Would I be correct in thinking you’re an American?
I broadly agree with you, but as a coach in the UK, our setup is very different. Almost all competitive running is organised through local clubs and has nothing to do with schools. We’re not able to draw on the sporting formality of school or college, inviting different kids to try out and join the team. I’m not suggesting that makes the realities of coaching any easier, simply that you might have a larger pool of potential to work with.
I’m based in London and our club has had nationally competitive boys one year and then teams that barely qualify as bipeds the next. It feels more like luck than design, at least in terms of the hand you get dealt.
Our challenge really is in simply getting a team out. In my U15s team, I’ve got two lads who are all in and as committed as possible, but the rest are mainly there for the vibes.
I really do think running hard, especially when it comes to XC, has to come from the individual themselves. It’s a niche activity. It hurts. You have to pay your dues. A coach can nurture it, support it, develop it and celebrate it. But it’s very hard to ignite in someone.
I found the issue to be that kids constantly have excuses. The years I coached it was one complaint after another. The kids just didn't have fun putting in the work. My son was the most consistent runner on the team and he averaged about 50mpw his senior year. No one wanted to run with him. If he did 8 miles. everyone else would do 6. If we went 7:00 pace they would go 8:00 pace. He would do 1000s, they would stop after 800 and say it was too hard. I found it very hard to motivate these kids.

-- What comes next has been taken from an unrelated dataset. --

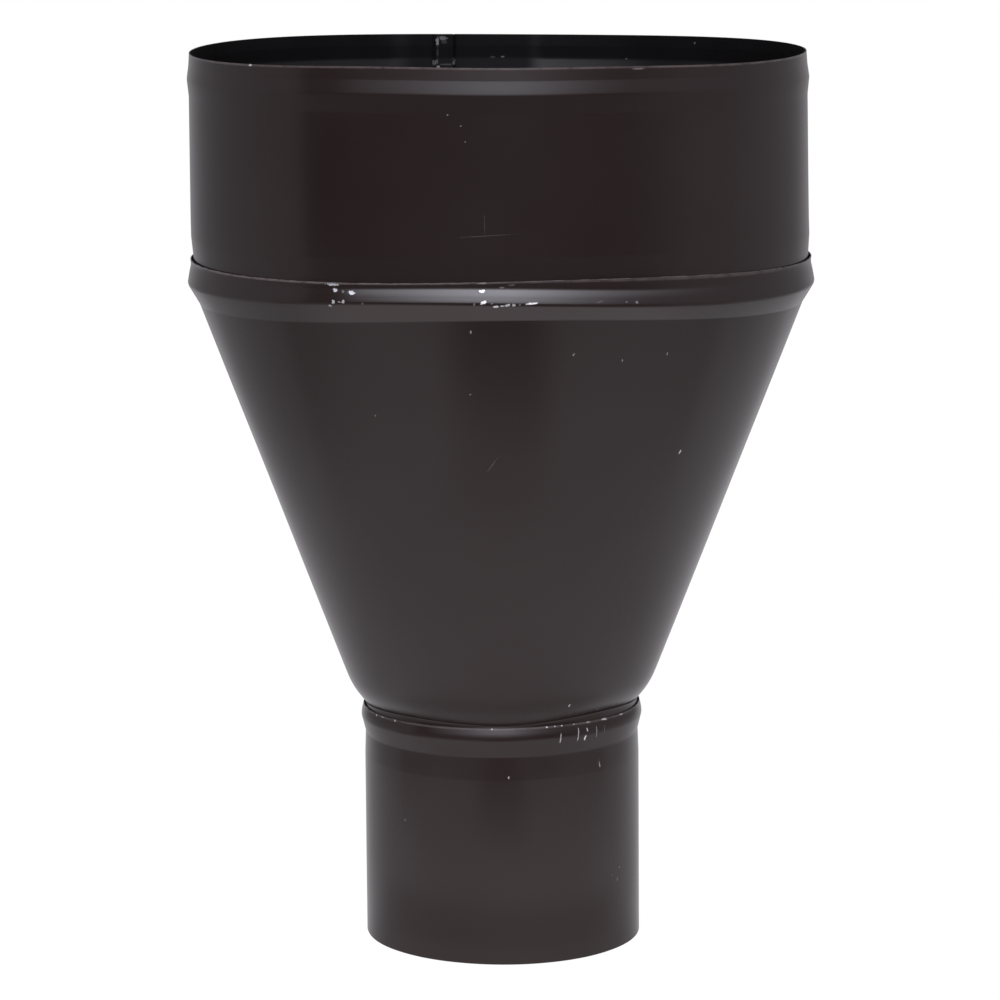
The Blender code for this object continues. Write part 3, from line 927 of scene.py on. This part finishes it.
def studio(recipe):
    """Radiance of the room by direction, and 1 above eye level, where the light is cooler.

    The radiance adds walls, a dim front with a crisp left side and a slow right one, the front
    light with the haze round it, and the ceiling. The light fades round the room by
    1 / (1 + s * s), s its azimuth over a spread that is narrower on the right.
    """
    x, y, z = recipe.split(recipe.node("ShaderNodeTexCoord", None, (), output="Generated"))
    azimuth = x.angle_over(y * -1)
    elevation = z.maths("ARCSINE", z) * (180 / np.pi)
    front = azimuth.eased(FRONT_LEFT - CRISP, FRONT_LEFT + CRISP)
    front = front * azimuth.eased(FRONT_RIGHT + SLOW, FRONT_RIGHT - SLOW)
    behind = y.eased(0.75, 0.98) * (0.12 + 0.14 * elevation.eased(-6, -12))
    walls = (WALL_LIGHT + behind) * (1 - front) + 0.12 * elevation.eased(-4.5, -8) * front
    spread = azimuth / (0.80 - 0.25 * azimuth.eased(-0.2, 0.2))
    lamp_round = azimuth.eased(LAMP_LEFT - CRISP, LAMP_LEFT + CRISP) * azimuth.eased(1.9, 1.1)
    lamp_round = lamp_round / (1 + spread * spread)
    haze = elevation.eased(0, 8) * LAMP_HAZE * elevation.eased(40, 30) * lamp_round
    lamp = elevation.eased(12, 23) * LAMP_LIGHT * elevation.eased(36, 28)
    ceiling = elevation.eased(30, 60) * CEILING_LIGHT
    return walls + lamp_round * (haze + lamp) + ceiling, elevation.eased(2, 12)


world = bpy.data.worlds.new("studio")
world.use_nodes = True
bpy.context.scene.world = world
recipe = Recipe(world.node_tree)
camera_ray = recipe.node("ShaderNodeLightPath", None, (), output="Is Camera Ray")
through = recipe.node("ShaderNodeLightPath", None, (), output="Is Transmission Ray")
plain_white = camera_ray.or_more(through)
room, high = studio(recipe)
strength = room * (1 - plain_white) + plain_white
tint = recipe.blend(high, ROOM_TINT, LAMP_TINT)
background = world.node_tree.nodes["Background"]
recipe.plug(background.inputs["Color"], recipe.blend(plain_white, tint, WHITE))
recipe.plug(background.inputs["Strength"], strength)
print("world nodes", len(world.node_tree.nodes))

# %% [markdown]
# The photograph was taken with a long lens from a little above the rim, looking down by almost ten
# degrees: the rim is a thin ellipse and the foot a deep one. The distance follows from how fast
# the ellipses open from rim to foot.

# %% The camera
CAMERA_PLACE = (-0.00048, -1.4016, 0.4001)
CAMERA_TILT = 9.749
LENS = 141.58
FILM_WIDTH = 36.0
lens = bpy.data.cameras.new("camera")
lens.sensor_width = FILM_WIDTH
lens.lens = LENS
lens.clip_start = 0.1
camera = bpy.data.objects.new("camera", lens)
camera.location = CAMERA_PLACE
camera.rotation_euler = (np.radians(90 - CAMERA_TILT), 0, 0)
bpy.context.scene.collection.objects.link(camera)
bpy.context.scene.camera = camera
bpy.context.scene.view_settings.view_transform = "Standard"
print("camera at", CAMERA_PLACE, "lens", LENS)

I come from a wealthy suburb of a large city and the major sports have sucked away anyone willing to work hard. The promise of scholarships and private teams is just too big of an allure. Our school has everything too and everyone is type A. Basically means if running is not YOUR thing, it quickly becomes very part time.
What was most frustrating is that the kids that showed up wanted to be good. They just didn't want to work at it. Incredibly incredibly soft.
Thanks for the insight, that is crazy--you'd think if they were all type-As they'd be grinders.